会社はいいとして、経営者を退いた本人の、これからの人生を豊かに過ごすための準備も必要です。

 


パラサイトしないための財布とは?


もともと、伸英さんには、人生の哲学として「パラサイトせず」というのがありました。


この哲学に基づくと、


肩書にパラサイトせず

組織にパラサイトせず

社会にパラサイトせず


というのが、事業承継に向き合った時の伸英さんの信条です。


この信条のもと、次の「3つの財布」に考えが及びます。


本業の財布

副業の財布

個人の財布

 


本業の財布


本業の財布は、斉藤光学製作所の財布。


この財布とは、退職金でケリをつけます。


退職金は、前もって退職金積み立てなどで、準備をしておきます。


副業の財布


これは、退職後に暮らすための財布です。


伸英さんは、53歳で副業をはじめ、退職と同時にこの副業を本業に。


Saitech (サイテック)という有限会社を立ち上げ、経済経営セミナーの企画運営、コミュニケーション教育、モチベーション教育で、様々な会社、団体、学校などを訪問しています。


これが、本当に楽しそう。


今までの経験やネットワークを、ソーシャルビジネスに100%生かして、社会貢献をしているのです。
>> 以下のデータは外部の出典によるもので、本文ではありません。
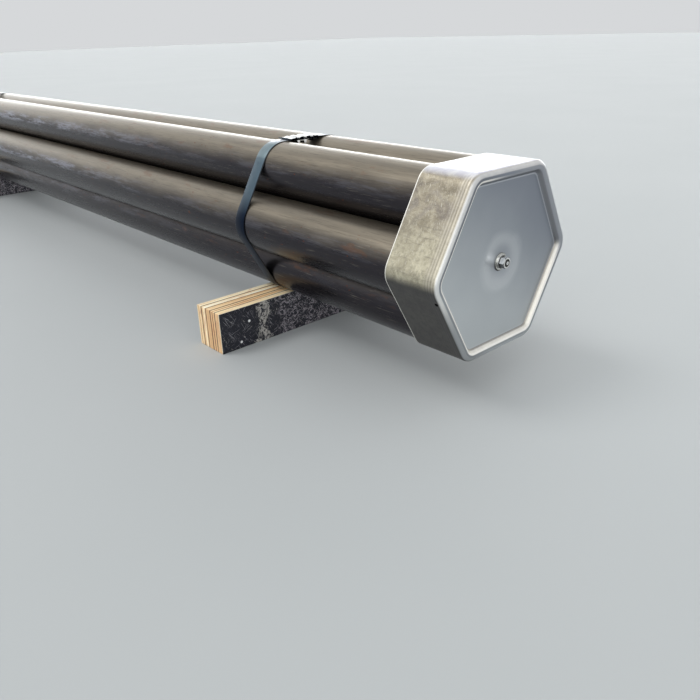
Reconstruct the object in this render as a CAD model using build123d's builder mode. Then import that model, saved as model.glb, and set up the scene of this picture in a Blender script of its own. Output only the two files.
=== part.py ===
"""A bundle of seven threaded drill rods, capped at both ends, strapped and laid on two timber bearers.

Sizes are in millimetres. The rods lie along X, with their box ends at +X, and +Z is up. The origin is on
the floor under the middle of the bundle.
"""
import os
from math import cos, hypot, pi, radians, sin

from build123d import *

# Drill rods: a tube with a female box thread at one end and a male pin thread at the other
rod_diameter = 114.3
rod_bore = 101.6
rod_body_length = 3050.0
rod_edge_chamfer = 1.0
pin_length = 60.0
pin_root_diameter = 109.4
pin_nose_diameter = 106.6
pin_shoulder_chamfer = 1.0
box_thread_clearance = 0.4
box_depth_past_pin = 4.0

# How the rods lie: one in the middle and a ring of six around it, at the corners of a hexagon
hexagon_sides = 6
rod_gap = 0.3

# End caps: deep pressed sheet steel, with a rolled rim around a flat panel that the nut draws into a dish
cap_sheet = 2.0
cap_depth = 109.0
cap_clearance = 0.7
cap_corner_radius = 36.0
cap_front_radius = 9.0
rim_width = 15.0
panel_recess = 9.0
panel_slope_width = 6.5
panel_corner_radius = 20.0
panel_edge_radius = 5.0
dish_depth = 4.0
dish_bore_clearance = 1.0
dish_floor_past_washer = 3.0
rod_end_clearance = 0.5
vent_hole_diameter = 4.0
vent_hole_from_front = 8.0
vent_hole_from_corner = 36.0

# Tie rod, with its washers and nuts
tie_rod_diameter = 12.0
tie_rod_end_chamfer = 1.2
tie_rod_past_nut = 1.0
tie_rod_hole_clearance = 1.0
nut_across_flats = 18.0
nut_height = 10.0
nut_bore_clearance = 0.1
nut_corner_chamfer = 0.9
plate_washer_diameter = 30.0
plate_washer_thickness = 2.5
washer_diameter = 24.0
washer_thickness = 2.5
washer_bore_clearance = 0.5

# Steel straps: each end of the band passes through the seal and a little beyond it
strap_width = 32.0
strap_thickness = 0.9
strap_gap = 0.3
strap_inset = 533.0
strap_upper_tail = 10.0
strap_upper_tail_lift = 4.0
strap_lap_past_seal = 8.0
strap_lower_tail = 4.0
strap_lower_tail_clearance = 1.0

# Strap seals: folded sheet sleeves, notched along both edges
seal_length = 70.0
seal_sheet = 0.9
seal_offset = 4.0
seal_side_clearance = 0.4
seal_under_clearance = 0.1
seal_over_clearance = 1.2
crimp_count = 3
crimp_pitch = 17.5
crimp_depth = 4.0

# Laminated timber bearers
bearer_height = 90.0
bearer_width = 86.0
bearer_length = 532.0
bearer_inset = 542.0
bearer_edge_chamfer = 1.0
bearer_strap_gap = 0.3

# Worked out from the sizes above
rod_radius = rod_diameter / 2
rod_pitch = rod_diameter + rod_gap
row_height = rod_pitch * sin(radians(60))
pack_half_height = row_height + rod_radius
strap_underside = pack_half_height + strap_gap
strap_outside = strap_underside + strap_thickness
pack_centre_z = bearer_height + bearer_strap_gap + strap_outside
panel_back = panel_recess + cap_sheet
rod_overall_length = rod_body_length + pin_length
bundle_length = rod_overall_length + 2 * (rod_end_clearance + panel_back)
half_length = bundle_length / 2
box_face_x = half_length - panel_back - rod_end_clearance
cap_half_height = pack_half_height + cap_clearance + cap_sheet
cap_half_width = cap_half_height / cos(radians(30))
dish_floor_x = half_length - panel_recess - dish_depth
dish_radius = rod_bore / 2 - dish_bore_clearance
dish_floor_radius = plate_washer_diameter / 2 + dish_floor_past_washer
washer_face_x = dish_floor_x + plate_washer_thickness
nut_back_x = washer_face_x + washer_thickness
nut_face_x = nut_back_x + nut_height
tie_rod_end_x = nut_face_x + tie_rod_past_nut
strap_x = half_length - strap_inset
bearer_x = half_length - bearer_inset

os.makedirs("parts", exist_ok=True)


def save(piece, name):
    """Labels a finished piece and writes it under its name."""
    piece.label = name
    export_step(piece, f"parts/{name}.step")


def save_both_ends(piece, name):
    """Writes a piece of the box end, and its mirror image at the pin end."""
    save(piece, f"{name}_box_end")
    with BuildPart() as twin:
        add(piece)
        mirror(about=Plane.YZ, mode=Mode.REPLACE)
    save(twin.part, f"{name}_pin_end")


def across(x):
    """The plane across the bundle at x, with the bundle's Y and Z as its own axes from the pack's centre."""
    return Plane(origin=(x, 0, pack_centre_z), x_dir=(0, 1, 0), z_dir=(1, 0, 0))


# Drill rods
box_mouth_diameter = pin_root_diameter + box_thread_clearance
box_depth = pin_length + box_depth_past_pin
box_taper = (pin_root_diameter - pin_nose_diameter) / pin_length
box_end_diameter = box_mouth_diameter - box_taper * box_depth
shoulder_x = box_face_x - rod_body_length
nose_x = shoulder_x - pin_length

with BuildPart() as rod:
    with BuildSketch(Plane.XZ):
        with BuildLine():
            Polyline(
                (nose_x, rod_bore / 2),
                (nose_x, pin_nose_diameter / 2),
                (shoulder_x, pin_root_diameter / 2),
                (shoulder_x, rod_radius - pin_shoulder_chamfer),
                (shoulder_x + pin_shoulder_chamfer, rod_radius),
                (box_face_x - rod_edge_chamfer, rod_radius),
                (box_face_x, rod_radius - rod_edge_chamfer),
                (box_face_x, box_mouth_diameter / 2),
                (box_face_x - box_depth, box_end_diameter / 2),
                (box_face_x - box_depth, rod_bore / 2),
                close=True,
            )
        make_face()
    revolve(axis=Axis.X)


def ring_place(index):
    """Where rod number index of the ring around the middle one lies, as Y and Z from the pack's centre."""
    angle = 2 * pi * index / hexagon_sides
    return rod_pitch * cos(angle), rod_pitch * sin(angle)


rod_places = {
    "rod_centre": (0, 0),
    "rod_middle_right": ring_place(0),
    "rod_top_right": ring_place(1),
    "rod_top_left": ring_place(2),
    "rod_middle_left": ring_place(3),
    "rod_bottom_left": ring_place(4),
    "rod_bottom_right": ring_place(5),
}
for rod_name, (rod_y, rod_z) in rod_places.items():
    with BuildPart() as placed_rod:
        with Locations((0, rod_y, pack_centre_z + rod_z)):
            add(rod.part)
    save(placed_rod.part, rod_name)


# End caps: the same form is cut once at the outer skin and once a sheet's thickness inside it
def rounded_hexagon(half_height, corner_radius):
    """A hexagon lying on a flat, half_height from its centre to each flat, with rounded corners."""
    RegularPolygon(radius=half_height, side_count=hexagon_sides, major_radius=False)
    fillet(vertices(), radius=corner_radius)


def cap_form(inset):
    """The cap's form as a solid, inset from its outer skin, from the cap's open edge to its front."""
    front_x = half_length - inset
    open_x = half_length - cap_depth
    slope_length = hypot(panel_slope_width, panel_recess)
    panel_shift = inset * (slope_length - panel_slope_width) / panel_recess
    panel_top = cap_half_height - rim_width + panel_shift
    panel_top_radius = panel_corner_radius + panel_shift
    with BuildPart() as form:
        with BuildSketch(across(open_x)):
            rounded_hexagon(cap_half_height - inset, cap_corner_radius - inset)
        extrude(amount=front_x - open_x)
        fillet(faces().sort_by(Axis.X)[-1].edges(), radius=cap_front_radius - inset)
        with BuildSketch(across(front_x)):
            rounded_hexagon(panel_top, panel_top_radius)
        with BuildSketch(across(front_x - panel_recess)):
            rounded_hexagon(panel_top - panel_slope_width, panel_top_radius - panel_slope_width)
        loft(ruled=True, mode=Mode.SUBTRACT)
        fillet(faces().sort_by(Axis.X)[-1].inner_wires()[0].edges(), radius=panel_edge_radius - inset)
        with BuildSketch(across(front_x - panel_recess)):
            Circle(dish_radius)
        with BuildSketch(across(front_x - panel_recess - dish_depth)):
            Circle(dish_floor_radius)
        loft(ruled=True, mode=Mode.SUBTRACT)
    return form.part


hole_radius = tie_rod_diameter / 2 + tie_rod_hole_clearance
flat_angle = radians(210)
vent_from_middle = cap_half_width / 2 - vent_hole_from_corner
vent_y = cap_half_height * cos(flat_angle) + vent_from_middle * sin(flat_angle)
vent_z = cap_half_height * sin(flat_angle) - vent_from_middle * cos(flat_angle)
vent_plane = Plane(
    origin=(half_length - vent_hole_from_front, vent_y, pack_centre_z + vent_z),
    x_dir=(1, 0, 0),
    z_dir=(0, cos(flat_angle), sin(flat_angle)),
)

with BuildPart() as cap:
    add(cap_form(0))
    add(cap_form(cap_sheet), mode=Mode.SUBTRACT)
    with BuildSketch(across(half_length)):
        Circle(hole_radius)
    extrude(amount=-2 * (panel_back + dish_depth), mode=Mode.SUBTRACT)
    with BuildSketch(vent_plane):
        Circle(vent_hole_diameter / 2)
    extrude(amount=cap_front_radius, both=True, mode=Mode.SUBTRACT)
save_both_ends(cap.part, "cap")


# Tie rod, washers and nuts
with BuildPart() as tie_rod:
    with BuildSketch(across(-tie_rod_end_x)):
        Circle(tie_rod_diameter / 2)
    extrude(amount=2 * tie_rod_end_x)
    chamfer(edges().filter_by(GeomType.CIRCLE), length=tie_rod_end_chamfer)
save(tie_rod.part, "tie_rod")


def washer_at(back_x, outside_diameter, thickness):
    """A flat ring on the tie rod, with its back face at back_x."""
    with BuildPart() as washer:
        with BuildSketch(across(back_x)):
            Circle(outside_diameter / 2)
            Circle(tie_rod_diameter / 2 + washer_bore_clearance, mode=Mode.SUBTRACT)
        extrude(amount=thickness)
    return washer.part


save_both_ends(washer_at(dish_floor_x, plate_washer_diameter, plate_washer_thickness), "plate_washer")
save_both_ends(washer_at(washer_face_x, washer_diameter, washer_thickness), "washer")

nut_corner_radius = nut_across_flats / 2 / cos(radians(30))
with BuildPart() as nut:
    with BuildSketch(across(nut_back_x)):
        Circle(nut_corner_radius)
    extrude(amount=nut_height)
    chamfer(edges().filter_by(GeomType.CIRCLE), length=nut_corner_chamfer)
    with BuildSketch(across(nut_back_x)):
        RegularPolygon(radius=nut_across_flats / 2, side_count=hexagon_sides, major_radius=False)
        Circle(tie_rod_diameter / 2 + nut_bore_clearance, mode=Mode.SUBTRACT)
    extrude(amount=nut_height, mode=Mode.INTERSECT)
save_both_ends(nut.part, "nut")


# Straps and seals
def wrap(distance):
    """The area inside a band drawn tight round the pack, at a distance from the ring of rod centres."""
    with BuildSketch() as area:
        RegularPolygon(radius=rod_pitch, side_count=hexagon_sides)
        offset(amount=distance, kind=Kind.ARC)
    return area.sketch


seal_middle_y = -seal_offset
seal_left_y = seal_middle_y - seal_length / 2
seal_right_y = seal_middle_y + seal_length / 2
upper_layer_top = strap_outside + strap_thickness
tail_tip_y = seal_left_y - strap_upper_tail
lap_end_y = seal_right_y + strap_lap_past_seal
lower_tail_y = seal_right_y + strap_lower_tail_clearance
notch_reach = 2 * (upper_layer_top - pack_half_height)


def crimp_notches():
    """The V notches bitten into both edges of a seal, and into the band inside it."""
    half_width = strap_width / 2 + seal_side_clearance + seal_sheet
    with BuildPart() as notches:
        with BuildSketch(Plane.XY.offset(pack_centre_z + pack_half_height)):
            with Locations((strap_x, seal_middle_y)):
                with GridLocations(2 * half_width, crimp_pitch, 2, crimp_count):
                    RegularPolygon(radius=crimp_depth, side_count=4)
        extrude(amount=notch_reach, both=True)
    return notches.part


with BuildPart() as strap:
    with BuildSketch(across(strap_x - strap_width / 2)):
        add(wrap(rod_radius + strap_gap + strap_thickness))
        add(wrap(rod_radius + strap_gap), mode=Mode.SUBTRACT)
        with BuildLine():
            Polyline(
                (lap_end_y, strap_outside),
                (lap_end_y - strap_thickness, upper_layer_top),
                (seal_left_y, upper_layer_top),
                (tail_tip_y, upper_layer_top + strap_upper_tail_lift),
                (tail_tip_y, strap_outside + strap_upper_tail_lift),
                (seal_left_y, strap_outside),
                close=True,
            )
        make_face()
        with Locations((lower_tail_y, strap_outside)):
            Rectangle(strap_thickness, strap_thickness + strap_lower_tail, align=(Align.MIN, Align.MAX))
    extrude(amount=strap_width)
    add(crimp_notches(), mode=Mode.SUBTRACT)
save_both_ends(strap.part, "strap")

seal_passage_width = strap_width + 2 * seal_side_clearance
seal_passage_bottom = strap_underside - seal_under_clearance
seal_passage_top = upper_layer_top + seal_over_clearance
seal_width = seal_passage_width + 2 * seal_sheet
seal_bottom = seal_passage_bottom - seal_sheet
seal_top = seal_passage_top + seal_sheet

with BuildPart() as seal:
    with BuildSketch(Plane.XY.offset(pack_centre_z + seal_bottom)):
        with Locations((strap_x, seal_middle_y)):
            Rectangle(seal_width, seal_length)
    extrude(amount=seal_top - seal_bottom)
    with BuildSketch(Plane.XY.offset(pack_centre_z + seal_passage_bottom)):
        with Locations((strap_x, seal_middle_y)):
            Rectangle(seal_passage_width, seal_length)
    extrude(amount=seal_passage_top - seal_passage_bottom, mode=Mode.SUBTRACT)
    add(crimp_notches(), mode=Mode.SUBTRACT)
save_both_ends(seal.part, "seal")


# Bearers
with BuildPart() as bearer:
    with BuildSketch(Plane.XY):
        with Locations((bearer_x, 0)):
            Rectangle(bearer_width, bearer_length)
    extrude(amount=bearer_height)
    chamfer(edges(), length=bearer_edge_chamfer)
save_both_ends(bearer.part, "bearer")
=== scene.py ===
"""The looks of a bundle of seven threaded drill rods: fine shapes, finishes, floor, light and camera.

Lengths are in metres, in the frame of the model. The rods lie along X with their box ends at +X, Z is up,
and the origin is on the floor under the middle of the bundle.
"""
from math import ceil, cos, hypot, pi, radians, sin, tan

import bmesh
import bpy
from mathutils import Matrix, Vector


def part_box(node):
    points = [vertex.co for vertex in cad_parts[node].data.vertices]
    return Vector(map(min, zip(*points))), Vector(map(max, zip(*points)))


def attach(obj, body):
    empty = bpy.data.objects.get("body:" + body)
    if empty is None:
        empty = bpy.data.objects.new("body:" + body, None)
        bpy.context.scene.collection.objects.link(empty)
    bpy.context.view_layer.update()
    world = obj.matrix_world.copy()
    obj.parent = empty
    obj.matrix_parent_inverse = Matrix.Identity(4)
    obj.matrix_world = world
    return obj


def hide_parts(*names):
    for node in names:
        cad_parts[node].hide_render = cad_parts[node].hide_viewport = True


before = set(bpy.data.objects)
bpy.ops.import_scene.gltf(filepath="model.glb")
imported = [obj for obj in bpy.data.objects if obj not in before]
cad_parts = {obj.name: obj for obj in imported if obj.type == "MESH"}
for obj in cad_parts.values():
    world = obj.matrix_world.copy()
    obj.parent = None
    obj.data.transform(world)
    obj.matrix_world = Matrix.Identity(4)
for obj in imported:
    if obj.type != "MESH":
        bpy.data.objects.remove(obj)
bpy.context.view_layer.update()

mm = 0.001
weld_reach = 0.002 * mm


def middle(node):
    """The middle of a node's box."""
    low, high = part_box(node)
    return (low + high) / 2


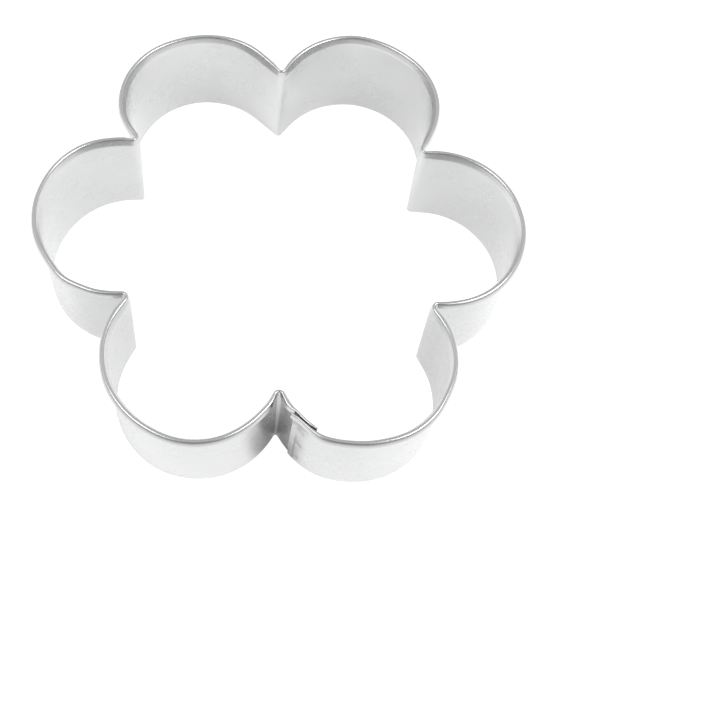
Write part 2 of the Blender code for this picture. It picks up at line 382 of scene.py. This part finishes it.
def section_runs():
    """Distances up the section: close at the sheared edges, across the welds, round the curl
    and down the leg."""
    runs = [rounded_edge(), section.length - rounded_edge(), [0.5 * MM, FOOT_UPRIGHT]]
    for height in WELD_HEIGHT.values():
        runs.append(height + DENT_MARKS)
    for lower, upper in (("lower", "middle"), ("middle", "upper")):
        start, stop = WELD_HEIGHT[lower] + ABOVE_WELD, WELD_HEIGHT[upper] - WALL_STEP
        runs.append(spaced(start, stop, WALL_STEP))
    runs.append(spaced(STAND_OFF_FROM + STAND_OFF_MARGIN, STAND_OFF_FULL, STAND_OFF_STEP))
    runs.append(np.linspace(STAND_OFF_FULL, bend_from, 3))
    runs.append(np.linspace(bend_from, shoulder_from, 6))
    runs.append(np.linspace(shoulder_from, curl_from, 4))
    runs.append(np.linspace(curl_from, leg_from, 13))
    runs.append(np.linspace(leg_from, section.length, 9)[:-1])
    return sorted_marks(np.concatenate(runs))


def skin_object(name, points, *faces):
    """A mesh object at the origin from these points and arrays of faces, shaded smooth."""
    mesh = bpy.data.meshes.new(name)
    mesh.from_pydata(points.reshape(-1, 3), [], [face for kind in faces for face in kind.tolist()])
    mesh.shade_smooth()
    thing = bpy.data.objects.new(name, mesh)
    bpy.context.scene.collection.objects.link(thing)
    return thing


along = strip_stations()[:, None]
runs = section_runs()
run = np.concatenate([runs, runs[::-1]])[None, :]
side = np.repeat([-1.0, 1.0], len(runs))[None, :]
points = strip_skin(along, run, side)
rows, columns = points.shape[:2]
corner = np.arange(rows * columns).reshape(rows, columns)
beside = np.roll(corner, -1, axis=1)
skin = np.stack([corner[:-1], beside[:-1], beside[1:], corner[1:]], axis=-1).reshape(-1, 4)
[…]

「俺から会社を取ったら何も残らない」となると、会社から離れるのは考えただけでも恐ろしいですが、こんなことができるなら、うらやましい!


セカンドライフ、セミリタイアの設計が大事だと、伸英さんは言います。


個人の財布


副業の財布がなければ、今までの貯金や年金などで暮らしていくことになります。


人生100年時代、副業の財布を持って、まだまだ社会に貢献してもらいたいものです。


事業承継の根っこ


このように、周到に準備をして事業承継という一大事業を成功させた伸英さん、


根っこにあるのは、経営理念。


経営理念に必要なのは、種となる思想です。


思想を作ったものは、哲学です。


経営理念は、伸英さんが持っている哲学を具現化したものだったのです。


会社を離れ、またこの哲学に立ち返り、伸英さんの挑戦する人生は、豊かに幸せに、続いていきます。